In a recent project, we need to read json files in Databricks. Each of these json files is about 250MB and contains only a single line. All the data is nested in the json string. Several problems surfaced that were hard to explain.

The symptoms

Even though the Databricks cluster was configured such that each worker node (executor) has 5X to 10X the memory of the size of all the files to read, the job still frequently experienced following errors:

Lost task 5.0 in stage 77.0 (TID 463, 10.179.0.6, executor 0): com.databricks.sql.io.FileReadException: Error while reading file <redacted>.json.
...
Caused by: java.lang.OutOfMemoryError: Java heap space
...

or,

Lost task 5.3 in stage 77.0 (TID 486, 10.179.0.6, executor 4): ExecutorLostFailure (executor 4 exited caused by one of the running tasks) Reason: Remote RPC client disassociated. Likely due to containers exceeding thresholds, or network issues. Check driver logs for WARN messages.

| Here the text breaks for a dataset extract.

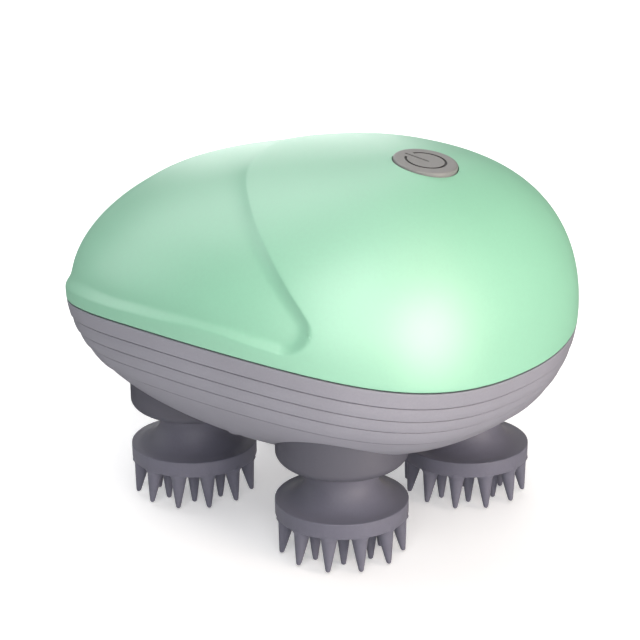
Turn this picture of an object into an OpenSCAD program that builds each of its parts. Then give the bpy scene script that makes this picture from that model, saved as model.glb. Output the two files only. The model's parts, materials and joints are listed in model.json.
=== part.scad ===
// Handheld scalp massager: a moulded two-part body with four turning heads.
// Millimetres. +X points to the wide end, +Z up. The origin is the middle of
// the footprint, on the surface that the tips of the fingers stand on.

/* [Body] */
// Half length of the body at its widest line
body_a = 58.8; // [54:0.1:62]
// Half width of the body at its widest line, before the egg shaping
body_b = 48.4; // [46:0.1:52]
// Squareness of the plan outline: 2 is an ellipse
body_m = 2.25; // [2.1:0.05:2.5]
// How much wider the front half is than the tail
body_k1 = 0.17; // [0.1:0.01:0.2]
// Height of the widest line above the surface
body_ze = 52.25; // [51.5:0.05:53]
// Height of the dome above the widest line
dome_h = 28.95; // [28:0.05:30]
// How far forward of the middle the top of the dome is
dome_x = 27; // [24:0.5:29]
// Underside height above the surface
body_zb = 21.3; // [21:0.1:21.5]
// Wall thickness of the top cover
cover_wall = 2.2; // [1.8:0.1:2.4]
// Wall thickness of the bottom case
case_wall = 2.4; // [2:0.1:2.6]

/* [Parting line] */
// Fore and aft tilt of the parting line
arch_1 = 1.75; // [0:0.05:2.5]
// Drop of the parting line towards both ends
arch_2 = -8.94; // [-9.5:0.02:-7]
// Extra drop close to the ends
arch_4 = -2.07; // [-3:0.01:0]
// Depth of the parting line below the widest line
seam_d = 2.12; // [1.5:0.02:3]
// Thickness of the flat seam gasket
gasket_t = 0.3; // [0.2:0.05:0.4]

/* [Hood and bands] */
// Depth of the recessed tail under the hood
hood_depth = 1.15; // [0.5:0.05:1.4]
// Radius of the hood edge in side view
hood_r = 60.5; // [58:0.5:63]
// Height of the skirt band above the parting line
skirt_h = 3.2; // [2.5:0.1:4]
// Step between one band of the bottom case and the next
band_step = 0.45; // [0.2:0.05:0.6]

/* [Heads] */
// Half spacing of the heads along the body
head_dx = 22.5; // [22.5]
// Radius of a head's disc
disc_r = 14; // [13.5:0.1:14.2]
// Radius of the circle of outer finger tips
tip_r_out = 13.18; // [12.8:0.02:13.3]
// Radius of the circle of inner finger tips
tip_r_in = 8.14; // [7.6:0.02:8.6]
// Number of outer fingers on a head
fingers_out = 12; // [12]
// Number of inner fingers on a head
fingers_in = 8; // [8]
// Height of the outer finger tips above the inner ones
tip_lift = 0.64; // [0.4:0.02:0.8]
// Radius of a drive shaft
shaft_r = 2; // [2]
// Radius of a collar
collar_r = 13.85; // [13.8:0.05:14]

/* [Gears] */
// Teeth on the centre gear that drives the heads
z_sun = 39; // [39]
// Teeth on the gear of a head
z_head = 22; // [22]
// Teeth on the upper rim of the centre gear
z_rim = 66; // [66]
// Teeth on the small half of the double gear
z_dbl_s = 12; // [12]
// Teeth on the large half of the double gear
z_dbl_l = 50; // [50]
// Teeth on the motor pinion
z_pin = 12; // [12]
// Pressure angle
p_angle = 25; // [22:1:27]
// Running clearance of a bore on its shaft or axle
run_fit = 0.05; // [0.03:0.01:0.08]

/* [Button] */
// Radius of the power button
button_r = 6.7; // [6.5:0.1:6.9]
// Tilt of the button with the dome
button_tilt = 10; // [9:0.5:10.5]
// Travel of the button
button_travel = 0.6; // [0.4:0.1:0.8]

/* [Hidden] */
$fn = 64;
// sections round the body
N = 72;
// middle of the pattern of heads
hx = 6.3;
// centre distance of the centre gear and a head gear, module 1
cc_head = (z_sun + z_head) / 2;
head_dy = sqrt(cc_head * cc_head - head_dx * head_dx);
// rl rear left, rr rear right, fl front left, fr front right, seen from above
HEADS = [[-1, 1], [-1, -1], [1, 1], [1, -1]];
function head_at(i) = [hx + HEADS[i][0] * head_dx, HEADS[i][1] * head_dy];
function head_dir(i) = atan2(HEADS[i][1] * head_dy, HEADS[i][0] * head_dx);

// ---- plan outline and heights of the body ----
k2 = -0.056;
k3 = 0.05;
dome_n1 = 1.93;
dome_n2 = 2.02;
dome_q = 0.74;
bowl_h = 36.87;
bowl_n3 = 2.055;
bowl_n4 = 1.933;
bowl_x = 8.96;
bowl_q = 7.35;
bowl_d = body_ze - body_zb;
BANDS = [seam_d, 5.75, 9.13, 12.44, 16.64];
function spow(v, p) = sign(v) * pow(abs(v), p);
function plan_x(t) = spow(cos(t), 2 / body_m);
function plan_y(t) = spow(sin(t), 2 / body_m) * (1 + body_k1 * cos(t) + k2 * cos(2 * t) + k3 * cos(3 * t));
function arch(x) = arch_1 * x + arch_2 * x * x + arch_4 * x * x * x * x;
function dome_rho(s) = pow(max(0, 1 - pow(s, dome_n2)), 1 / dome_n1);
function bowl_rho(d) = pow(max(0, 1 - pow(d / bowl_h, bowl_n4)), 1 / bowl_n3);
// a point of the dome: angle t, relative height s from 0 to 1, set in by w
function dome_pt(t, s, w) =
  let(rho = dome_rho(s), x = rho * body_a * plan_x(t) + dome_x * (1 - rho), f = 1 - pow(s, dome_q))
  [rho * (body_a - w) * plan_x(t) + dome_x * (1 - rho), rho * (body_b - w) * plan_y(t),
   body_ze + (dome_h - w) * s + f * arch(x / body_a)];
// a point of the bowl: angle t, depth d below the widest line, set in by w,
// with a floor of thickness fl
function bowl_pt(t, d, w, fl = 0) =
  let(de = d * bowl_d / (bowl_d - fl), rho = bowl_rho(de), x = rho * body_a * plan_x(t) + bowl_x * (1 - rho),
      f = 1 - pow(de / bowl_d, bowl_q))
  [rho * (body_a - w) * plan_x(t) + bowl_x * (1 - rho), rho * (body_b - w) * plan_y(t), body_ze - d + f * arch(x / body_a)];
function smooth(v) = let(u = min(1, max(0, v))) u * u * (3 - 2 * u);
// the recess under the hood edge, a circle in side view, above the skirt
hood_c = [-7.7, 18.3];
function seam_z(x) = body_ze - seam_d + arch(x / body_a);
function recess(p) = hood_depth * smooth((hood_r - norm([p[0] - hood_c[0], p[2] - hood_c[1]])) / 2.5)
  * smooth((p[2] - seam_z(p[0]) - skirt_h) / 2.5);
function dome_outer(t, s) = dome_pt(t, s, recess(dome_pt(t, s, 0)));

// ---- closed skins from rings of points ----
function ring_faces(a, b, n) = [for (i = [0:n - 1]) each let(j = (i + 1) % n)
  [[a + i, b + i, b + j], [a + i, b + j, a + j]]];
function fan(a, c, n) = [for (i = [0:n - 1]) [a + i, c, a + (i + 1) % n]];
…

Another symptom is that assigning more machines or more powerful machines to the cluster didn’t help, on the contrarary, it seemed to exerbate the problem. For example, when allocating 2 Azure DS12 VMs, each with 28GB memory and 4 cores, the job failed less often than 2 DS14 VMs, each with 112GB memory and 16 cores.

The cause

What finally stood out during investigation was that when the job was reading these json files from Azure blob storage, egress was unexpectedly high, often 10X the total file size. Although there was no throttling error on Azure Blob Storage, there were spikes of failed requests when the job is running.

Note that these are single line json files. Even though the line is extremely long, it’s not required to set the multiline flag of DataFrameReader to true when reading json. However, it turns out when multiline is false (default), Spark will attempt to chunk the json file in order to read it in parallel tasks.

The below picture shows how Spark reads a single file of 262MB with a single worker node of 4 CPU cores. Databricks tries to split the file into 4 chunks so that each CPU core, or task, attempts to read 1, 2, 3, 4 chunks respectively. It only succeeded when reading all 4 chunks to get a single record, the rest 3 tasks didn’t get any record. In total, it reads 650MB, even though the file is only 262MB.

The following picture shows how it reads the same file with 2 worker nodes, each with 4 CPU cores. This time Spark attempts to split the file into 8 chunks, but again only succeeded to get a single record when reading the whole file. In total, the 8 tasks read 1167MB even though the file is 262MB, almost twice as inefficient as when there’s only one worker node.

The actual Databricks job reads dozens of such json files at once. resulting in over 70GB/s egress as seen in blob storage performance chart, way above the advertised 50Gbps throughput limit. This possibly caused executors to timeout or run out of memory.

The solution

The problem is solved by setting multiline to true, which tells Spark the json file can’t be split. As shown in the following picture, Spark now only reads the file once.

Known issue - when multiline is set to true, file names must not contain “:”, otherwise, you’ll get an error java.net.URISyntaxException: Relative path in absolute URI, because of this issue.